Forget all the succeeding shortcomings of the plot, they're there from the start and almost far too numerous to mention, but let's just throw some in - like Cagney's whirlwind romance with too-young-for-him school-marm Barbara Hale and even more ridiculous fling with far-too-much-younger-for-him Anne Francis as a wild-child with a crush on our hero, who in a "hath no fury" scorned moment improbably tries to feed Cagney's new bride to the crocodiles, mix in a plumb-loco trial scene where Cagney props up a dying witness to testify for his innocence even as he expires on the stand and grandstand it all with Cagney's "Kingfish" character Hank Martin getting shot at point-blank range by widow of same dying witness when Cagney's treachery in thrall of power is exposed, just at the point when he's fathered his first child and lost the election to boot!.
Only Raoul Walsh could whip all this into, I hesitate to call it shape and in under 90 minutes at that.
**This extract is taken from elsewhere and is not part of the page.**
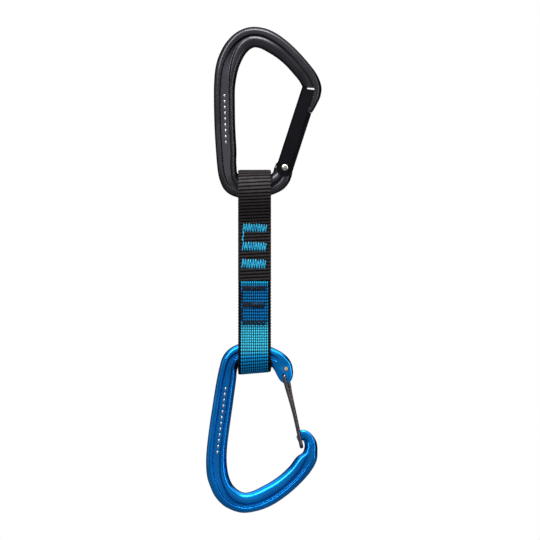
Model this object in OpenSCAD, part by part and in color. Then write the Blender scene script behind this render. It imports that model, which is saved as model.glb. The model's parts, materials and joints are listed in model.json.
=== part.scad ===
// Climbing quickdraw: two carabiners joined by a sewn webbing sling, hanging as in use.
// Origin: the inside of the crown of the bolt-end carabiner, where a bolt hanger bears.
// +Z up, the carabiners lie in the XZ plane with their spines on the -X side.
// Y is the thickness and the front faces -Y.

/* [Carabiner bodies] */
// Half thickness of the forged bodies at the bearing surfaces
body_half_t = 4.7; // [4.4:0.1:5]
// Depth of the forged I-beam recess, each side
recess_depth = 1.3; // [0.6:0.1:1.8]

/* [Solid gate] */
// Width of the gate, seen from the front
gate_w = 9.3; // [9:0.1:9.4]
// Thickness of the gate
gate_t = 8.8; // [8.4:0.1:9]
// Length from the rivet to the top of the gate
gate_len = 45.5; // [45.35:0.05:45.5]
// Thickness of the hinge tang on the body
tang_t = 3.9; // [3.4:0.1:4]
// Diameter of the rivet shank
rivet_d = 3; // [2.8:0.05:3.05]
// Diameter of the rivet head
rivet_head_d = 3.6; // [3.3:0.1:4]

/* [Wire gate] */
// Diameter of the gate wire
wire_d = 2.1; // [1.9:0.05:2.15]
// Half spacing of the two wire legs
leg_y = 3.35; // [3.3:0.01:3.5]

/* [Sling] */
// Width of the webbing
web_w = 18; // [16:0.5:18.5]
// Thickness of one webbing layer
web_t = 1.95; // [1.6:0.05:2]
// Height of a zigzag bartack
bartack_h = 4.7; // [4:0.1:5]
// Diameter of the sewing thread bundle
thread_t = 0.45; // [0.3:0.05:0.5]

/* [Hidden] */
$fn = 48;

// ---------- shared helpers ----------
far = 10; // cuts made in Y reach this far

// extrude an XZ outline along Y
module extrude_y(y0, y1) {
    rotate([90, 0, 0]) translate([0, 0, -y1]) linear_extrude(y1 - y0) children();
}
module rod_y(d, y0, y1) {
    translate([0, y1, 0]) rotate([90, 0, 0]) cylinder(d = d, h = y1 - y0);
}
// place children at an [x, z] point
module at(point) {
    translate([point[0], 0, point[1]]) children();
}

function unit(v) = v / norm(v);
function reversed(list) = [for (i = [len(list) - 1 : -1 : 0]) list[i]];
function mean(ring) = [for (p = ring) 1] * ring / len(ring);
function arc(centre, r, from, step, to) =
    [for (a = [from : step : to]) centre + r * [cos(a), sin(a)]];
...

Shot in gleaming technicolour, with hordes of well-marshaled crowd scenes and with Cagney threatening to self-combust from the off, this has to be one of the most preposterous films I've ever watched. You could argue with some justification that the great man chews more scenery than Hungry Horace, but best just to surrender yourself to the whirlwind, suspend all disbelief and see where it deposits you. It may not be Oz, but there's certainly a wizard at work here.